How Kevin treats someone who is willing to listen to him for an extended period of time has little to do with the way he treats those on this forum with whom he disagrees.  
 
jd
cd: What I am trying to say is that there is more to Kevin than what you have seen.
 
-------------- Original message --------------
From: "Dean Moore" <[EMAIL PROTECTED]>
 
 
 
 
----- Original Message -----
From: Taylor
Sent: 1/10/2006 1:02:01 AM
Subject: Re: [TruthTalk] Mormonism & Freemasonry

I have had several encounters with SPs over the years, Dean. And I have observed Kevin's approach to ministry here on TT, not to mention others who have drifted in and out over the last couple of years. And so, I will be the first to admit to a limited experience. Yes, I hung around and listened on more than one occasion, as I was curious to see the kinds of reactions their preaching provoked. And no, it didn't seem to me that they ever really got to the Gospel. "Christ," it seemed, was but a segue to the soul of their message: "Repent, or be damn!"
 
Having said that, I am opened to having misjudged Street Preachers as a whole, by the few I have encountered.
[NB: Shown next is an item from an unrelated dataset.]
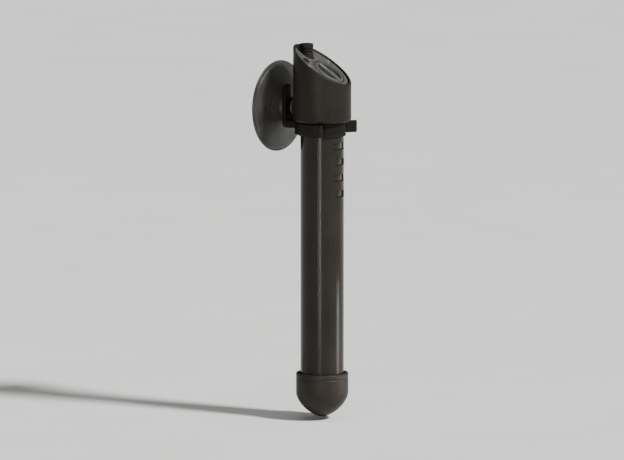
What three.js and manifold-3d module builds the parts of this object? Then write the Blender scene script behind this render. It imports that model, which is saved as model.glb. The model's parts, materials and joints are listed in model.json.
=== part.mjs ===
// A submersible aquarium heater: a sealed tube with a heating coil and a bimetal thermostat inside, a head
// with a slanted face that carries a flush temperature dial, and a spring-clip holder with one suction cup.
//
// Millimetres, +Z up. The origin is the centre of the suction cup's sealing face, which lies in the plane
// X = 0 and looks along -X, towards the glass. The tube's axis stands at X = AXIS_X, parallel to Z.
import * as THREE from "three";
import { mergeVertices } from "three/addons/utils/BufferGeometryUtils.js";
import Module from "manifold-3d";

// ---------------------------------------------------------------- driving dimensions

const AXIS_X = 23; // from the glass to the tube's axis
const HANG = 1.5; // how far the heater's own zero, near the head's floor, stands above the cup's centre
const FRONT_TURN = 10; // degrees about Z that the heater stands turned in its clip
const FIT = 0.3; // gap between pieces that touch

const TUBE = { r: 9.3, wall: 1.6, end: -128.9, endRound: 6, top: 0.4 };
const FLANGE = { r: 10.4, low: -1.2 }; // the tube's collar, which rests on the head's floor
const MARKS = { count: 4, first: -18.3, pitch: 6.8, height: 3, depth: 1, long: 34, short: 27 };

const FOOT = { r: 11.2, top: -114.7, lip: 0.8, shoulder: -123.6, end: -134, fullness: 1.6, ventR: 1.5 };

const HEAD = { r: 12.4, low: -6.5, floor: -1.5, cavityR: 10.8, recessR: 11.4, chamfer: 0.8 };
const FACE = { z: 17.6, tilt: 34, plateR: 11.1, sink: 0.6, thick: 1.6 }; // the rim's slanted plane
const SEAL_GROOVE = { r: 10.9, low: -5.2, high: -2.8 };
const SEAL = { head: 0.5, spindle: 0.45 }; // half the thickness of each sealing ring

// Places on the slanted face: s runs downhill from the tube's axis, a is the height above the rim's plane.
const DIAL = { s: 4.4, r: 7, top: -0.3, bottom: -2.9, edge: 0.4, barWidth: 2.6, pocketDepth: 1.4, rim: 1.3 };
const WELL = { wall: 1.2, floor: -3.2, bottom: -4.6 };
const BOSS = { r: 4.6, end: -6.6, grooveR: 3.7, grooveLow: -6.2, grooveHigh: -4.7 };
const SPINDLE = { r: 2.2, top: -2.3, end: -9.2, neckR: 1.6, neckLow: -7.6, neckHigh: -6.8 };
const CAM = { r: 3.2, top: -7.9, bottom: -9.6, lift: 0.25 }; // lift in mm of the rod per radian of the dial

const GLAND = { x: -7.4, r: 3, boreR: 2.2, low: 15, high: 26.3, boreEnd: 18, edge: 0.6 };
const LENS = { s: -5, y: -6.5, r: 1.3, low: -4.2, dome: 0.6 };

const BUNG = { r: 7.4, low: -9, flangeR: 10.3, flangeLow: 0.7, high: 1.7, springPocket: -4 };
const ROD = { r: 1.2, tipCentre: 4.2, collarR: 2.6, collarLow: 3.2, collarHigh: 3.8, cone: -16, end: -21 };
const SPRING = { r: 2.2, wire: 0.25, low: -3.4, high: 2.25, turns: 5 }; // clear of the collar at its lowest

const CUP = { r: 19.5, rim: 4.5, neckR: 2.4, shoulder: 5.9, end: 9.6 };
const PLATE = { near: 6.2, far: 8.2, halfWidth: 6, low: -8.9, top: 10, corner: 3.5, holeR: 2.7, slot: 4.2 };
const CLIP = { innerR: 10.5, outerR: 11.7, low: -10.5, high: -5.35, opening: 54, lip: 5.2, lipWidth: 1.9 };
const LINER = { innerR: 9.6, outerR: 10.2, low: -12.6, high: -6.8 }; // in the heater's own axes

const SIDES = 36; // facets round a full-size turned part
const FEW_SIDES = 16; // facets round a small inner part

// ---------------------------------------------------------------- materials

const plastic = (color, roughness) => new THREE.MeshStandardMaterial({ color, roughness, metalness: 0 });
const metal = (color, roughness) => new THREE.MeshStandardMaterial({ color, roughness, metalness: 1 });
const MATERIAL = {
  casing: plastic(0x1d1a18, 0.28),
  head: plastic(0x211e1b, 0.42),
  foot: plastic(0x24201d, 0.55),
  face: plastic(0x4c4a48, 0.5),
  dial: plastic(0x5a5856, 0.45),
  holder: plastic(0x1b1917, 0.45),
  cup: plastic(0x2b2b2a, 0.35),
  rubber: plastic(0x151413, 0.7),
  silicone: plastic(0x6d2a1d, 0.6),
  lens: plastic(0x5a0e08, 0.2),
  resin: plastic(0x7a4a26, 0.6),
  nylon: plastic(0xd8d2c2, 0.5),
  ceramic: plastic(0xe6e0d2, 0.7),
  mica: plastic(0xb39a6a, 0.5),
  glass: plastic(0xd9c6b8, 0.1),
  steel: metal(0xb9b9b6, 0.35),
  brass: metal(0xb08d4a, 0.35),
  copper: metal(0xb4704a, 0.35),
  silver: metal(0xdcdad4, 0.3),
  heatWire: metal(0x6e6660, 0.45),
  magnet: metal(0x4a4a4c, 0.5),
};

// ---------------------------------------------------------------- shape helpers

const wasm = await Module();
wasm.setup();

const radians = THREE.MathUtils.degToRad;

// A closed geometry as a solid that can be joined to others and cut by them.
function solid(geometry) {
  const bare = geometry.index ? geometry.toNonIndexed() : geometry.clone();
  bare.deleteAttribute("normal");
  bare.deleteAttribute("uv");
  const merged = mergeVertices(bare, 1e-4);
  const kept = [];
  for (let i = 0; i < merged.index.count; i += 3) {
    const [a, b, c] = [merged.index.getX(i), merged.index.getX(i + 1), merged.index.getX(i + 2)];
    if (a !== b && b !== c && a !== c) kept.push(a, b, c);
  }
  return new wasm.Manifold(
    new wasm.Mesh({
      numProp: 3,
      vertProperties: merged.attributes.position.array,
      triVerts: new Uint32Array(kept),
    }),
  );
}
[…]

That is why I am open to meeting you in N.O.
 
Bill
cd: I would like to add in Kevin"s defense-that this forum is limited in it's expressive forms-One cannot truly learn another on this site- Kevin has a big heart for the lost and I have seen him stand and discuss truth for hours with one individual-Great patience and love shown by Kevin but not seen on this site.